→ **EXERCISE GOAL**
Reproduce all of the data exactly.

Start of DATA

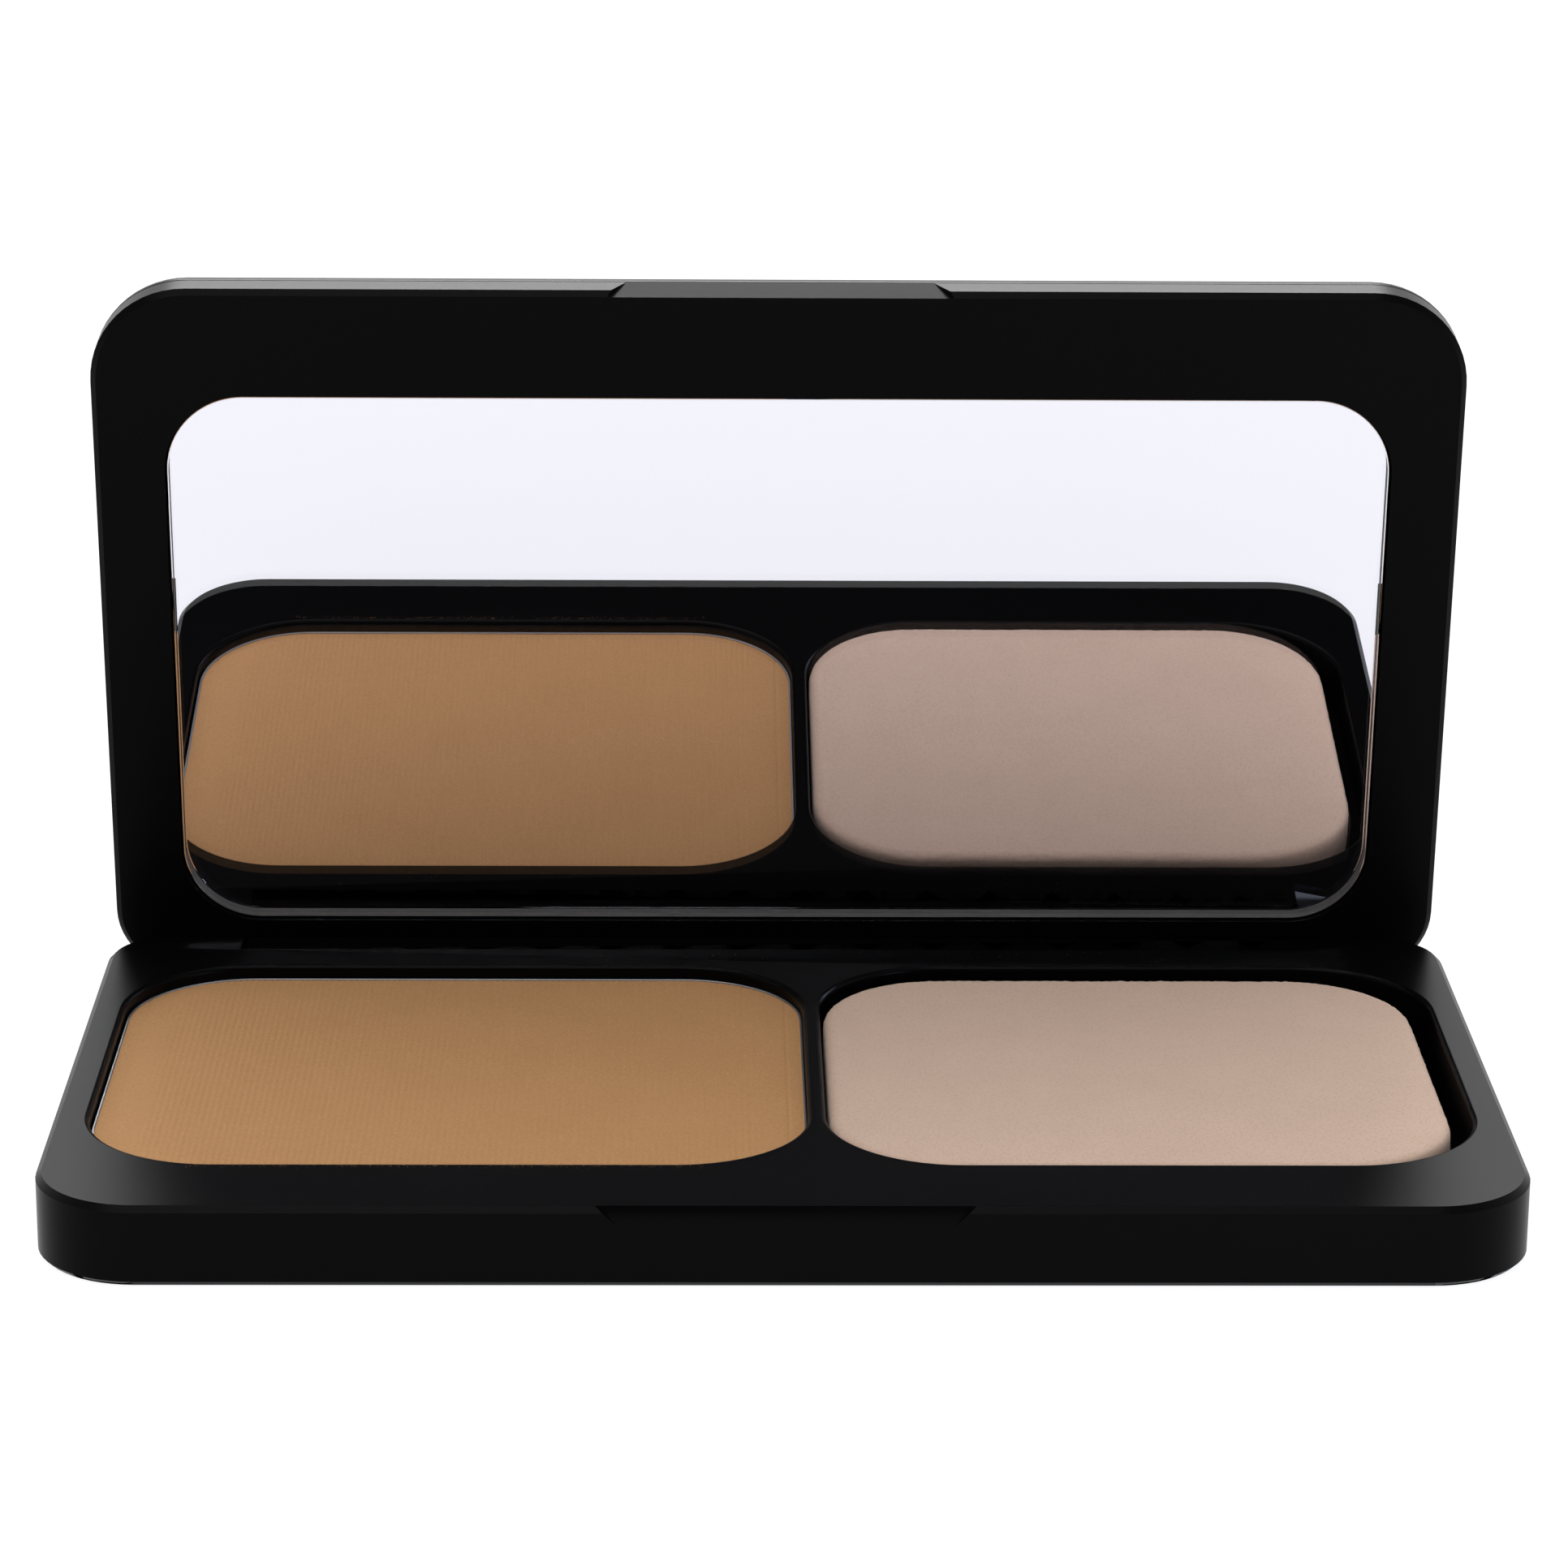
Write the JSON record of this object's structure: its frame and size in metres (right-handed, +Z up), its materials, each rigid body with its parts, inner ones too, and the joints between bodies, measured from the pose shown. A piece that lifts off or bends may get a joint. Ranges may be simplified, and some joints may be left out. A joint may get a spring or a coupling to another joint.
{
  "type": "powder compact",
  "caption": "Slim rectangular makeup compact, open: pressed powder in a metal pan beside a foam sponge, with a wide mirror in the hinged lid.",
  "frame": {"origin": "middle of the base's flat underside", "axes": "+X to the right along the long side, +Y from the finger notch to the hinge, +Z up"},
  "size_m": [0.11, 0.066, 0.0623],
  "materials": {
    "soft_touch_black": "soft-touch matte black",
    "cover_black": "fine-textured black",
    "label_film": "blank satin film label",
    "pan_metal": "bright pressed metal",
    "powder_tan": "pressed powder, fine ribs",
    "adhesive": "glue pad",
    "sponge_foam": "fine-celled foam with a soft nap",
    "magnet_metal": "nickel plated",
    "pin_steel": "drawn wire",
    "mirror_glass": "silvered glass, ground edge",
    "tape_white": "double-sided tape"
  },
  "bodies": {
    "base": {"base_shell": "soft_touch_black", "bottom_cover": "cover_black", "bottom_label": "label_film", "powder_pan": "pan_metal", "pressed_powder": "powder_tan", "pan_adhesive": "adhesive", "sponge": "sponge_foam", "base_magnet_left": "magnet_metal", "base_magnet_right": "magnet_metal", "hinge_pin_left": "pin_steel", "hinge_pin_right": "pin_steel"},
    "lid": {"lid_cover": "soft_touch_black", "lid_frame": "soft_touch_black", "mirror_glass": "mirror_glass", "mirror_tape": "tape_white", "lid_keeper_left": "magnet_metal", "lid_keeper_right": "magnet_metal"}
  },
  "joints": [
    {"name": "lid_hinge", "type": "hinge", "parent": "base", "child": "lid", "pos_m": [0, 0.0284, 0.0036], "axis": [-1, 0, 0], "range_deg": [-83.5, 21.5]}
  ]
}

End of DATA

→ **FINISHED TASK**
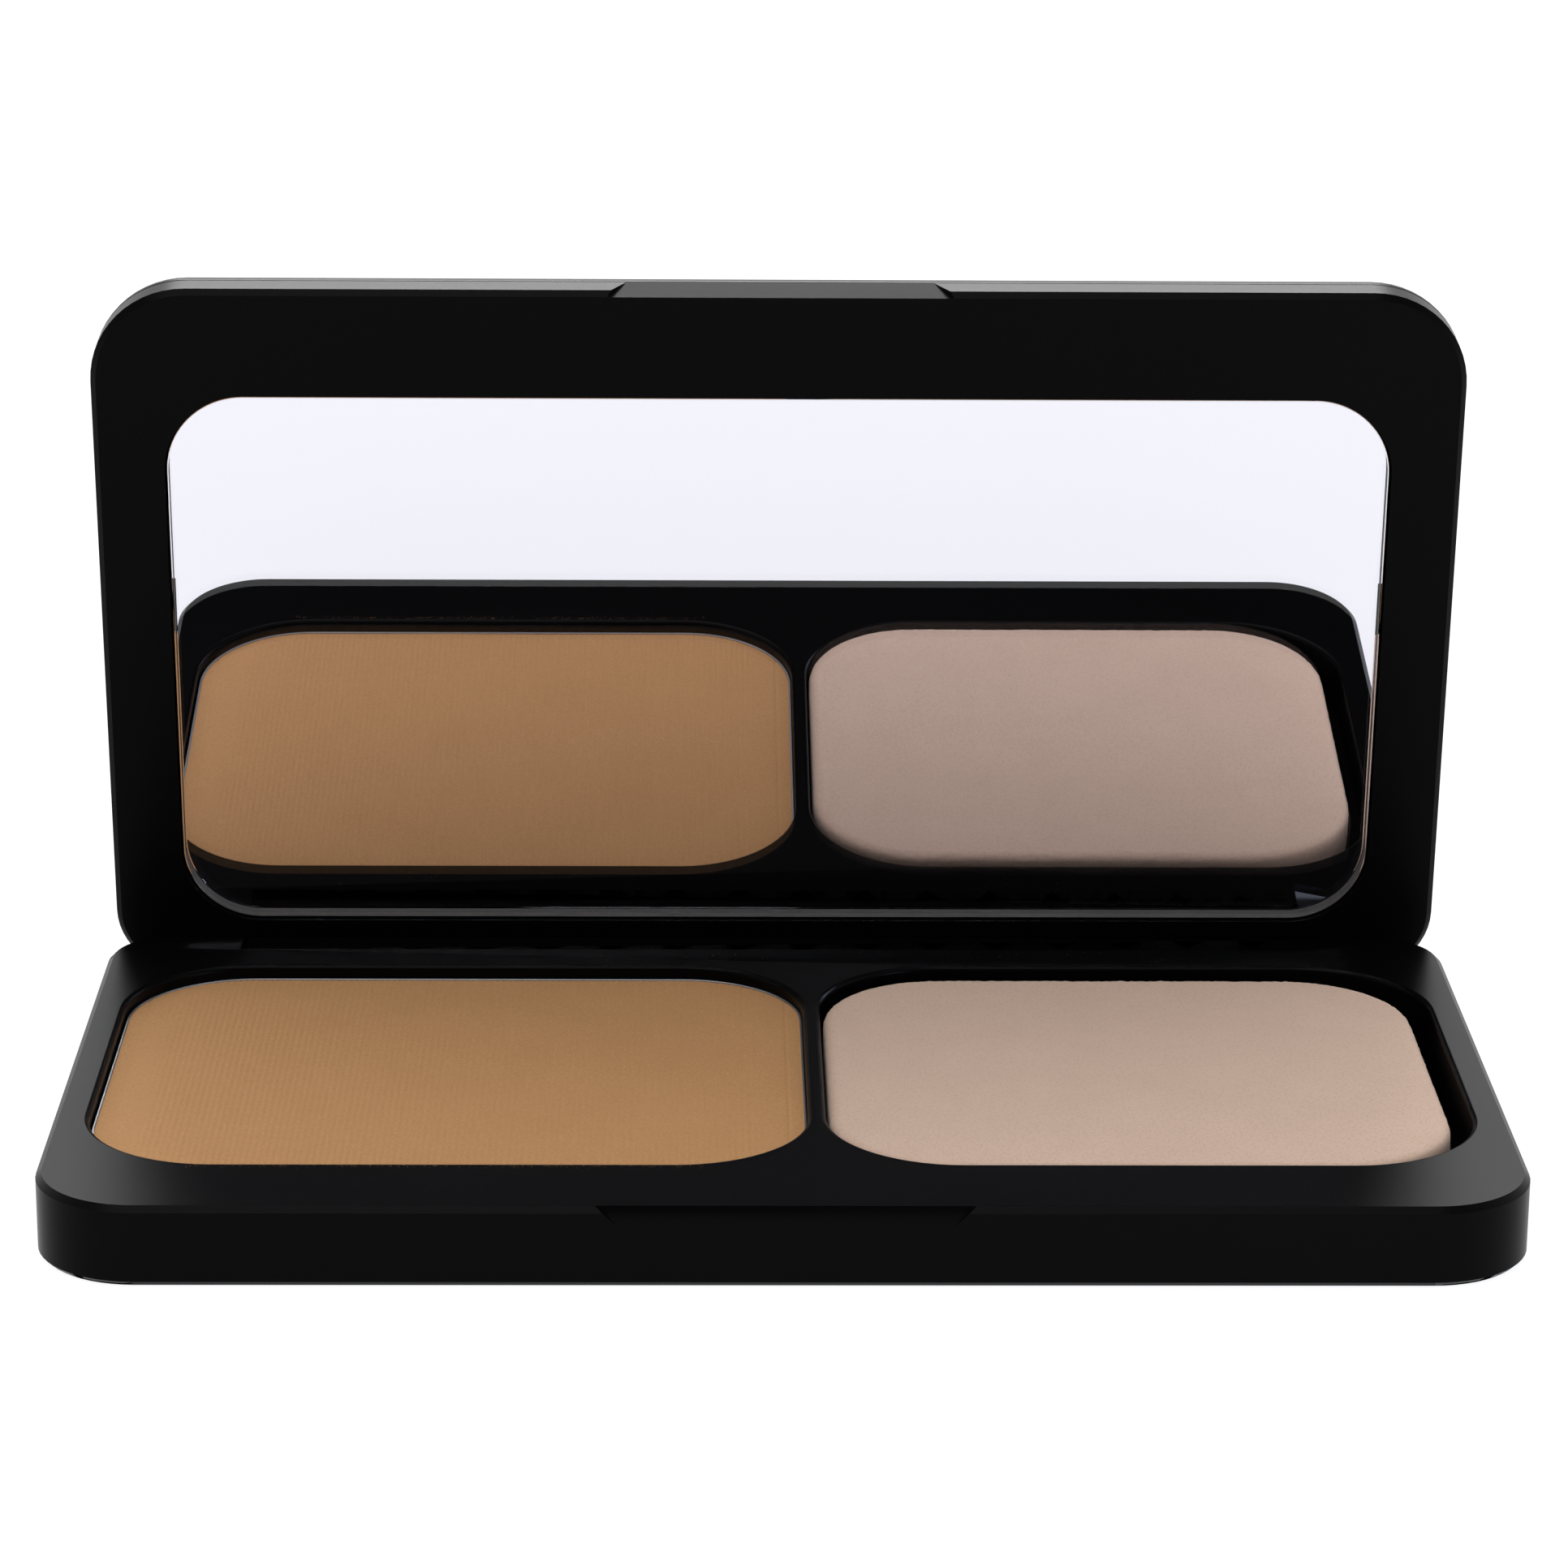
Write the JSON record of this object's structure: its frame and size in metres (right-handed, +Z up), its materials, each rigid body with its parts, inner ones too, and the joints between bodies, measured from the pose shown. A piece that lifts off or bends may get a joint. Ranges may be simplified, and some joints may be left out. A joint may get a spring or a coupling to another joint.
{
  "type": "powder compact",
  "caption": "Slim rectangular makeup compact, open: pressed powder in a metal pan beside a foam sponge, with a wide mirror in the hinged lid.",
  "frame": {"origin": "middle of the base's flat underside", "axes": "+X to the right along the long side, +Y from the finger notch to the hinge, +Z up"},
  "size_m": [0.11, 0.066, 0.0623],
  "materials": {
    "soft_touch_black": "soft-touch matte black",
    "cover_black": "fine-textured black",
    "label_film": "blank satin film label",
    "pan_metal": "bright pressed metal",
    "powder_tan": "pressed powder, fine ribs",
    "adhesive": "glue pad",
    "sponge_foam": "fine-celled foam with a soft nap",
    "magnet_metal": "nickel plated",
    "pin_steel": "drawn wire",
    "mirror_glass": "silvered glass, ground edge",
    "tape_white": "double-sided tape"
  },
  "bodies": {
    "base": {"base_shell": "soft_touch_black", "bottom_cover": "cover_black", "bottom_label": "label_film", "powder_pan": "pan_metal", "pressed_powder": "powder_tan", "pan_adhesive": "adhesive", "sponge": "sponge_foam", "base_magnet_left": "magnet_metal", "base_magnet_right": "magnet_metal", "hinge_pin_left": "pin_steel", "hinge_pin_right": "pin_steel"},
    "lid": {"lid_cover": "soft_touch_black", "lid_frame": "soft_touch_black", "mirror_glass": "mirror_glass", "mirror_tape": "tape_white", "lid_keeper_left": "magnet_metal", "lid_keeper_right": "magnet_metal"}
  },
  "joints": [
    {"name": "lid_hinge", "type": "hinge", "parent": "base", "child": "lid", "pos_m": [0, 0.0284, 0.0036], "axis": [-1, 0, 0], "range_deg": [-83.5, 21.5]}
  ]
}